Leverage Cloud Data Platforms

We’ve come a long way since the days of DB/2 and green-screen SQL. Today’s Cloud data platforms provide a fantastic array of native support for compliance requirements, simplifying the journey to compliance. A few of the platforms I’ve used in past roles have some great capabilities that I’ll mention below.

  1. Snowflake: Probably my favorite cloud data platform for a number of a reasons! With built-in object tagging and dynamic data masking, Snowflake ensures sensitive data is classified and protected effectively. Object tagging allows users to assign descriptive tags to data objects, aiding in the classification and tracking of data. Dynamic data masking limits sensitive data exposure by masking it for users without the necessary privileges.
  2. AWS Redshift: AWS Redshift comes with AWS CloudTrail, which provides logging for auditing purposes. This facilitates tracking of user activity and data usage, creating an auditable record of all actions.
  3. Google BigQuery: BigQuery has a number of auditing features that support compliance efforts such as Query Monitoring, policy tags, and Cloud DLP (data loss prevention).

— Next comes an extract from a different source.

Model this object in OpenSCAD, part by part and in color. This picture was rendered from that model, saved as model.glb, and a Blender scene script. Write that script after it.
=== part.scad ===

Having ridden the compliance rodeo a few times myself, I know the road might seem daunting. Investing in the right data architecture and data governance strategy alongside the right cloud data platform can significantly ease the journey. The key lies in a systematic approach that combines proactive and iterative planning, effective technology utilization, and a commitment to continuously evolving the body of work. In our increasingly data-driven world, compliance is not just a defensive maneuver; it’s a cornerstone of building trust with our customers and employees.